◆ **Set problem**:
Reproduce exactly the lines from the one containing "pan_shell_a();" down to the one containing "before = set(bpy.data.objects)", including both of those lines, and nothing else.

◆ **Supplied data**:
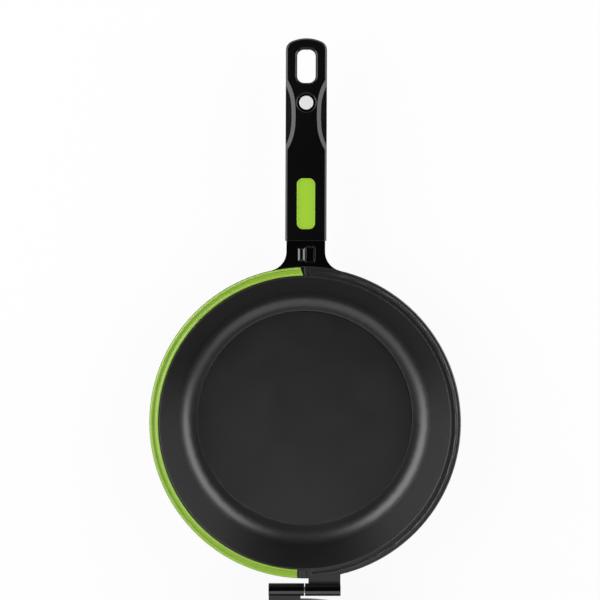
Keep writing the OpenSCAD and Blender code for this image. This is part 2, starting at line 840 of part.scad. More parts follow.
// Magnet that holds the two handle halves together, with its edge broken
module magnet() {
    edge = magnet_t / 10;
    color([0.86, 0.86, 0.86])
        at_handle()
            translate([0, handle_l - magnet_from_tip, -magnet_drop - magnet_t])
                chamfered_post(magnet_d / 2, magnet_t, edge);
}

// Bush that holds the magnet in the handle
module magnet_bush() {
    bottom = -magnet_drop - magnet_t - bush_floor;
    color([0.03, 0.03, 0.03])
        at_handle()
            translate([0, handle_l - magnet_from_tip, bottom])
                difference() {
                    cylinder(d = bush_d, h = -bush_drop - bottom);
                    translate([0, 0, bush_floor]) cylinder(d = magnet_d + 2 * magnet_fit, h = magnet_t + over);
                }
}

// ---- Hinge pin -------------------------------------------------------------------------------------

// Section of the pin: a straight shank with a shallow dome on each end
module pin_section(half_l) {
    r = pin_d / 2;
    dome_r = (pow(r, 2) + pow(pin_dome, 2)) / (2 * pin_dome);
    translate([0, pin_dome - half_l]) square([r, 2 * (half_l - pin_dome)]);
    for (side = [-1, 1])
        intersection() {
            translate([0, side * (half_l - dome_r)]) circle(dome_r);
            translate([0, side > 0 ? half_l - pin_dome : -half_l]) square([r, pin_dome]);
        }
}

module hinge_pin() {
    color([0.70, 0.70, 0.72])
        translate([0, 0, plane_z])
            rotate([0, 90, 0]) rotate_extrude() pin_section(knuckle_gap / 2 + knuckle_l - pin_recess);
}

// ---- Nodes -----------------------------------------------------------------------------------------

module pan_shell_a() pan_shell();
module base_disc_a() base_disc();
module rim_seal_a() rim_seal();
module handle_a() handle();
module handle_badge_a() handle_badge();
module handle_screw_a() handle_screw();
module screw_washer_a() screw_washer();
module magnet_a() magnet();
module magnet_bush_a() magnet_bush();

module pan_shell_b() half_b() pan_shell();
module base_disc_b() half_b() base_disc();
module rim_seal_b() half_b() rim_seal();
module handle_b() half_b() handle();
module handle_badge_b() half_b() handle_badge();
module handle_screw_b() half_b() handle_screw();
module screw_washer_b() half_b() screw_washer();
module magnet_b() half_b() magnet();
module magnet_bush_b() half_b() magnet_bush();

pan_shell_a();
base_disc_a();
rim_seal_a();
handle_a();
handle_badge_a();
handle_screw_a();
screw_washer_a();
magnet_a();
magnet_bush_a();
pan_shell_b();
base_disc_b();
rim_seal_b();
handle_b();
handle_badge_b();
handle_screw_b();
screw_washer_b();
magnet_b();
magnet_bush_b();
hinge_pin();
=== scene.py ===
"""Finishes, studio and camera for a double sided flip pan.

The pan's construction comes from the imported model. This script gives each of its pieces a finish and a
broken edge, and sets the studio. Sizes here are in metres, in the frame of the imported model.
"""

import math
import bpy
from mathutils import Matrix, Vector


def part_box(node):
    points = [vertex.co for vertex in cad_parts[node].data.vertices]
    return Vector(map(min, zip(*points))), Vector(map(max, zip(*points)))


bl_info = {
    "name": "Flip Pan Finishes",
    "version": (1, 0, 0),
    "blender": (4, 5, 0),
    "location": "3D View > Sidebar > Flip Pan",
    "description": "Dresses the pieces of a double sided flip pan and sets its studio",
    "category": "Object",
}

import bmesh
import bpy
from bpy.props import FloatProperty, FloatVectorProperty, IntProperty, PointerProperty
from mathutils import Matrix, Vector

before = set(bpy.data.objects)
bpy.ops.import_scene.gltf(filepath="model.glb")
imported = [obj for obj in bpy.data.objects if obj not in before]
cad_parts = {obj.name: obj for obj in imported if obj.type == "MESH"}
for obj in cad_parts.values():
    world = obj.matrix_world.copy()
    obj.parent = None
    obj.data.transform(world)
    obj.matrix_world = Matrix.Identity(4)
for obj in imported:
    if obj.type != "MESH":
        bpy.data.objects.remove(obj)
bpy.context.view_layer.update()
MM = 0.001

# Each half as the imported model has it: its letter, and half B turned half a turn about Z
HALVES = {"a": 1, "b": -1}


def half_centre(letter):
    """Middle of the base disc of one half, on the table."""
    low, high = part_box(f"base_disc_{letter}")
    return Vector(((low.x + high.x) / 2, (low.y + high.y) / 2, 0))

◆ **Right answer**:
pan_shell_a();
base_disc_a();
rim_seal_a();
handle_a();
handle_badge_a();
handle_screw_a();
screw_washer_a();
magnet_a();
magnet_bush_a();
pan_shell_b();
base_disc_b();
rim_seal_b();
handle_b();
handle_badge_b();
handle_screw_b();
screw_washer_b();
magnet_b();
magnet_bush_b();
hinge_pin();
=== scene.py ===
"""Finishes, studio and camera for a double sided flip pan.

The pan's construction comes from the imported model. This script gives each of its pieces a finish and a
broken edge, and sets the studio. Sizes here are in metres, in the frame of the imported model.
"""

import math
import bpy
from mathutils import Matrix, Vector


def part_box(node):
    points = [vertex.co for vertex in cad_parts[node].data.vertices]
    return Vector(map(min, zip(*points))), Vector(map(max, zip(*points)))


bl_info = {
    "name": "Flip Pan Finishes",
    "version": (1, 0, 0),
    "blender": (4, 5, 0),
    "location": "3D View > Sidebar > Flip Pan",
    "description": "Dresses the pieces of a double sided flip pan and sets its studio",
    "category": "Object",
}

import bmesh
import bpy
from bpy.props import FloatProperty, FloatVectorProperty, IntProperty, PointerProperty
from mathutils import Matrix, Vector

before = set(bpy.data.objects)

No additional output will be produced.